* _JOB_
For this exercise, write out exactly, and only, the lines running from the line that contains "Continue the build123d" through the line that contains "return rod_x(ARM_FRONT_PIVOT, HINGE_PIN_RADIUS, arm_x())".

* _RECORDS FOR THE TASK_
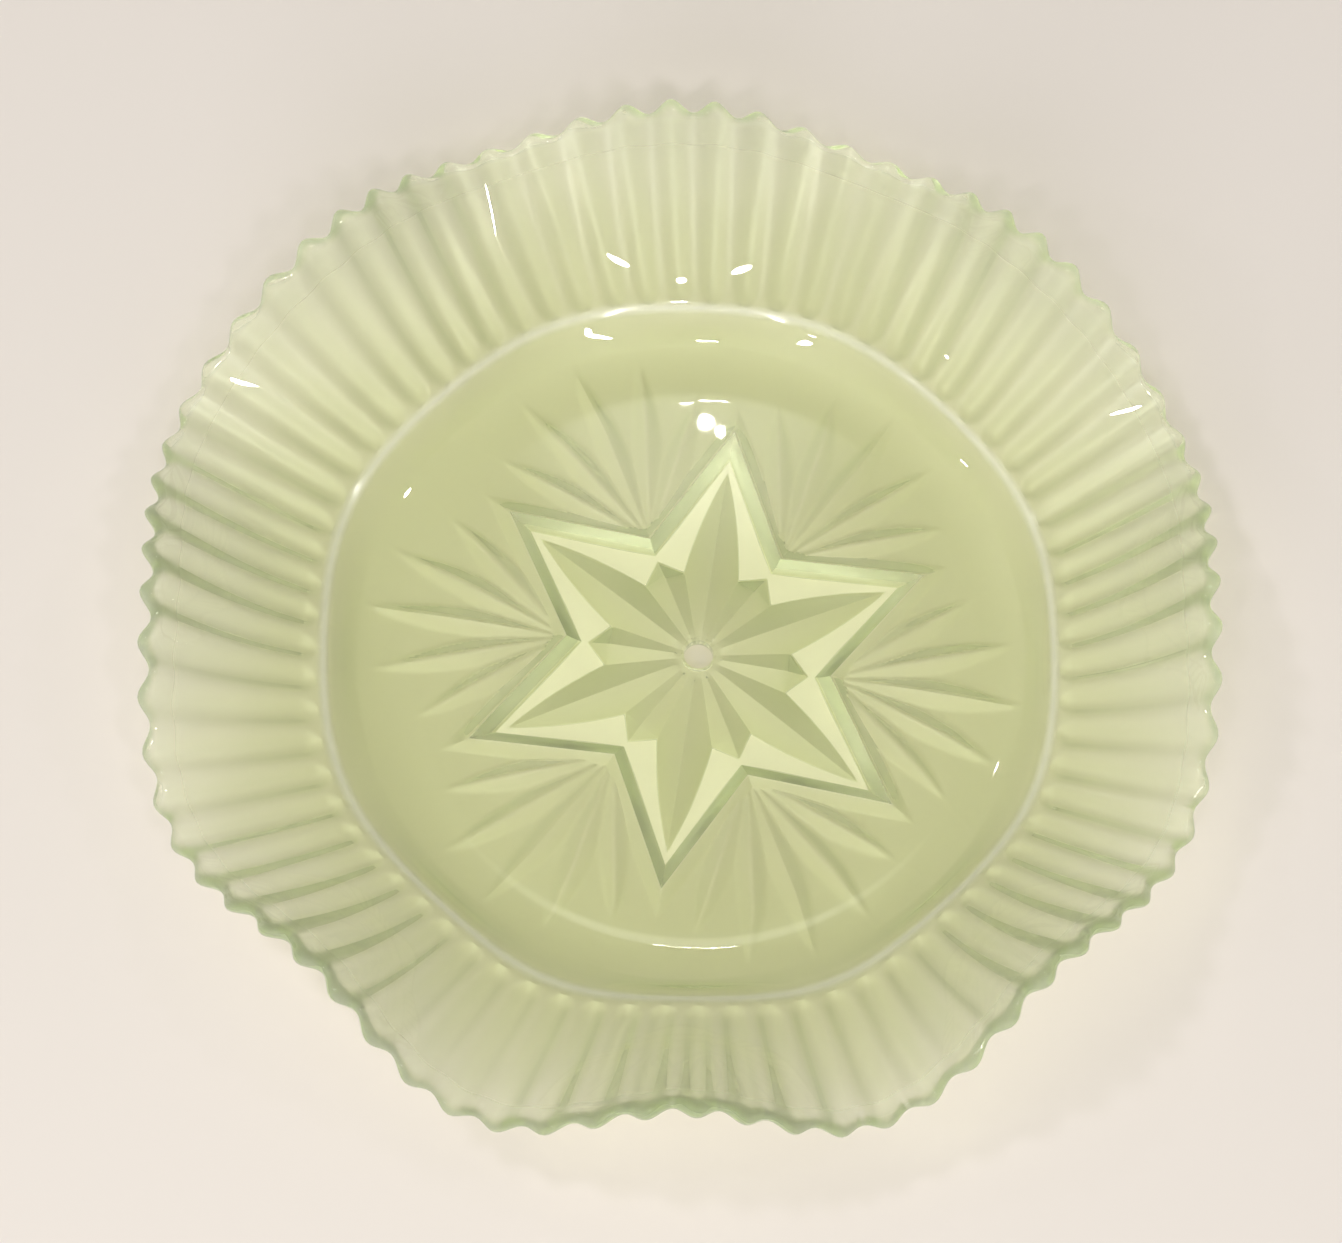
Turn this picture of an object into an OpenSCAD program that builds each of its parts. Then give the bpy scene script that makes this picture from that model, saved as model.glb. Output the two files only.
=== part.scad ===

==

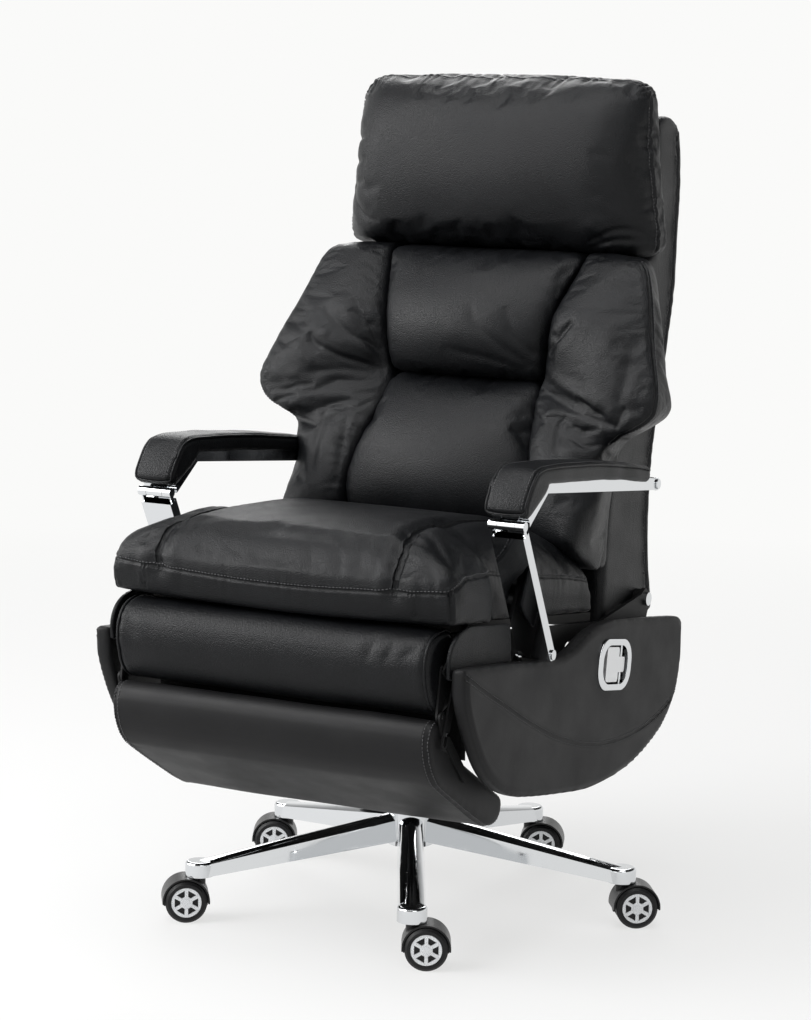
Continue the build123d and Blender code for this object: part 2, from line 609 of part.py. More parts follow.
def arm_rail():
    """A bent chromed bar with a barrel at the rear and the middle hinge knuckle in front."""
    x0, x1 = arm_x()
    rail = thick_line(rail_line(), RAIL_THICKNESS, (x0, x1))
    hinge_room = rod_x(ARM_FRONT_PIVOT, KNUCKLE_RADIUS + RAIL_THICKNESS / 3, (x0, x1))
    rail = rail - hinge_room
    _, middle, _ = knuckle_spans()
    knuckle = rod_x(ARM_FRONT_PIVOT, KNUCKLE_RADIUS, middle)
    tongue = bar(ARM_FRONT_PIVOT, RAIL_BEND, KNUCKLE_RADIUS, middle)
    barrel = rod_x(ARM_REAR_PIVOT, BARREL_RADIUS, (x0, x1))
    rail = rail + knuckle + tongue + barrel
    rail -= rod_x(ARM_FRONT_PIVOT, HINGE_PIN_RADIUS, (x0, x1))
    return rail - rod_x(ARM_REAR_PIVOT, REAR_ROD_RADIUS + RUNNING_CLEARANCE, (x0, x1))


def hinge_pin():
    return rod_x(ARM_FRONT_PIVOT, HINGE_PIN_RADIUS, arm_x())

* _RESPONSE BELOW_
Continue the build123d and Blender code for this object: part 2, from line 609 of part.py. More parts follow.
def arm_rail():
    """A bent chromed bar with a barrel at the rear and the middle hinge knuckle in front."""
    x0, x1 = arm_x()
    rail = thick_line(rail_line(), RAIL_THICKNESS, (x0, x1))
    hinge_room = rod_x(ARM_FRONT_PIVOT, KNUCKLE_RADIUS + RAIL_THICKNESS / 3, (x0, x1))
    rail = rail - hinge_room
    _, middle, _ = knuckle_spans()
    knuckle = rod_x(ARM_FRONT_PIVOT, KNUCKLE_RADIUS, middle)
    tongue = bar(ARM_FRONT_PIVOT, RAIL_BEND, KNUCKLE_RADIUS, middle)
    barrel = rod_x(ARM_REAR_PIVOT, BARREL_RADIUS, (x0, x1))
    rail = rail + knuckle + tongue + barrel
    rail -= rod_x(ARM_FRONT_PIVOT, HINGE_PIN_RADIUS, (x0, x1))
    return rail - rod_x(ARM_REAR_PIVOT, REAR_ROD_RADIUS + RUNNING_CLEARANCE, (x0, x1))


def hinge_pin():
    return rod_x(ARM_FRONT_PIVOT, HINGE_PIN_RADIUS, arm_x())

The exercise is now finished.